Last night I learned that one of my handguns has the calling. What do I mean by one of my handguns has the calling? Quite simply this handgun is an evangelist and it has converts. I am speaking of my Balister-Molina 45acp pistol. Brian45 shot it and he agrees it is the best shooting $500 45acp pistol he has fired. One of Brian’s friends was at the range, fired the Balester-Molina (BM) and offered to buy it on the spot. This pistol had more converts than most ministers get in a week. I figure if the BM does not do well in the seminary that I will just allow it to preach to the masses.

Brian next fired my Glock 21 with the 10mm KKM barrel. He liked the pistol but he did experience a couple of stovepipe malfunctions. I shot it and the G21 was perfect. Brian is not used to shooting Glock pistols and we think he limp wristed the handgun. I am sure this handgun is capable of taking down Michigan’s Whitetail deer.

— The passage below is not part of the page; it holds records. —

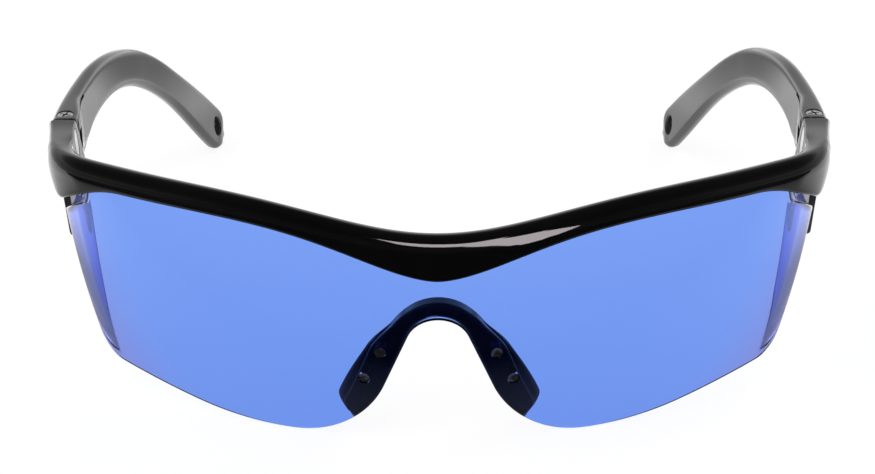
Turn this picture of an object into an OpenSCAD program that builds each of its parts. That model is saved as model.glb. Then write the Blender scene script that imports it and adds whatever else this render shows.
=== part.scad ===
/* [Lens] */
// Half of the lens width at its widest, near the top edge
lens_half_w = 72.5; // [68:0.1:77]
// Plan radius of the lens across the eyes
lens_front_r = 122; // [110:1:140]
// Plan radius where the lens turns the corner towards the ears
lens_corner_r = 15; // [12:0.5:18]
// Wall of the moulded lens
lens_t = 2.0; // [1.6:0.1:2.4]
// Radius of the slight bulge of the lens from top to bottom
lens_bulge_r = 190; // [140:5:260]
// Lean of the front of the lens towards the cheeks, in degrees
lens_front_lean = 1.75; // [0:0.25:3]
// Lean of the sides of the lens towards the cheeks, in degrees
lens_side_lean = 2.75; // [0:0.25:4]
// Distance from the middle to the lowest point of each lobe, along the curve
lobe_x = 30; // [29:0.25:33]
// Radius of the lobe on the nose side
lobe_r = 21; // [19:0.25:22]
// Radius of the lobe on the cheek side
cheek_r = 74; // [45:1:90]
// Slope of the lower edge beyond the cheek, in degrees
cheek_slope = 16; // [14:0.5:24]
// Slope of the rear edge of the side, in degrees
rear_rake = 60; // [50:1:68]
// Height where the rear edge turns upright
rear_turn_z = 31.4; // [29:0.5:36]
// Height of the top of the nose cut-out
nose_top_z = 28.4; // [26:0.2:30]
// Radius of the top of the nose cut-out
nose_r = 6.2; // [5:0.1:7]
// Length of the relief in the top edge of the lens, from each corner back to its end
relief_w = 27; // [14:0.5:28]
// Depth of that relief below the frame
relief_drop = 2.0; // [1.5:0.1:3]
// Distance of the middle of that relief past the start of the corner
relief_from = 13.8; // [7:0.1:15]

/* [Brow frame] */
// Height of the top of the end pieces and of the hinges
frame_top_z = 50.9; // [49.5:0.1:54]
// How far the brow rises over the eyes above the end pieces
brow_rise = 1.8; // [0:0.1:2.4]
// How far the top of the brow dips over the nose
brow_dip = 6.5; // [3:0.25:8]
// Half-width of that dip
brow_dip_w = 27; // [20:0.5:34]
// Height of the brow over the eyes, up to the level of the end pieces
brow_h = 2.5; // [2.3:0.1:4.4]
// How far the point over the nose reaches below that edge
peak_drop = 11.0; // [8:0.25:13]
// Half-width of the point over the nose
peak_w = 21.5; // [17:0.5:25]
// Height of the end piece at the hinge
end_h = 12.5; // [11.5:0.25:13]
// How far the brow stands in front of the lens
brow_bulge = 1.9; // [1.3:0.1:2.6]
// How far the end piece stands outside the lens
end_bulge = 4.0; // [2.8:0.1:4.2]
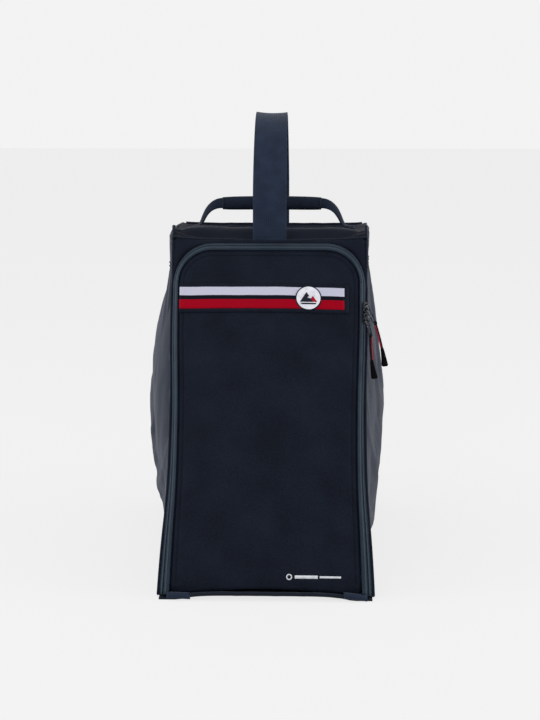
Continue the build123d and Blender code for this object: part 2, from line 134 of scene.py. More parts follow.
def add(tree, kind, settings=None, **links):
    """A node with its settings; each link names an input, or numbers it after i, and gives a value or an output."""
    node = tree.nodes.new(kind)
    for key, value in (settings or {}).items():
        if key == "stops":
            ends = node.color_ramp.elements
            while len(ends) < len(value):
                ends.new(0.5)
            for end, (place, shade) in zip(ends, value):
                end.position, end.color = place, shade
        elif key == "interpolation":
            node.color_ramp.interpolation = value
        else:
            setattr(node, key, value)
    for key, value in links.items():
        numbered = key[0] == "i" and key[1:].isdigit()
        socket = node.inputs[int(key[1:]) if numbered else key.replace("_", " ")]
        if isinstance(value, bpy.types.NodeSocket):
            tree.links.new(value, socket)
        else:
            socket.default_value = value
    return node


def new_material(name):
    material = bpy.data.materials.new(name)
    material.use_nodes = True
    material.node_tree.nodes.clear()
    return material, material.node_tree


def every(size):
    """The scale of a noise that varies over size millimetres."""
    return 1 / (size * MM)


def ridges(size):
    """The scale of a wave with one ridge every size millimetres."""
    return math.pi / 10 / (size * MM)


ACROSS = {"wave_type": "BANDS", "bands_direction": "X", "wave_profile": "SIN"}
ALONG = {"wave_type": "BANDS", "bands_direction": "Y", "wave_profile": "SIN"}
TIMES, PLUS, OVER = {"operation": "MULTIPLY"}, {"operation": "ADD"}, {"operation": "DIVIDE"}
TINT = {"data_type": "RGBA"}
NOISE_REACH = {"From_Min": 0.3, "From_Max": 0.7}  # where nearly all of a noise texture's values lie
WHITE = (1.0, 1.0, 1.0, 1.0)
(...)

Brian also fired and loved my custom 3 ½” Third Model Hand Ejector. This is a soft shooting big bore revolver; it has a trigger that made Smith and Wesson famous. After shooting the 3rd Model Hand Ejector, we tried my 4” S&W Model 629-2. Brian’s comment was it kicked about like his 3” Model 29. The M629-2 is a real pussycat with 200gr 44 Special rounds.

I tried my Springfield 1911 with the slide I bought on E-Bay. It did not want to chamber the first round but after that, it was flawless. The pistol is capable of small orange size groups at seven yards. It has a good trigger and feels good in my hands. 

The last handgun we fired was my 4” Ruger Standard Model 22 pistol. There were no malfunctions and the pistol just chugs along. I said to Brian this the best $139 I ever spent on a handgun. 

After shooting, a friend met us for Thai food and conversation. The friend (Don), Brian, and I all had variations of Pad Thai. Don and Brian went with mild food (one pepper) and I went with two peppers. Brian finished his meal but Don and I took about half of our meals home.

Regards,

Richard


----------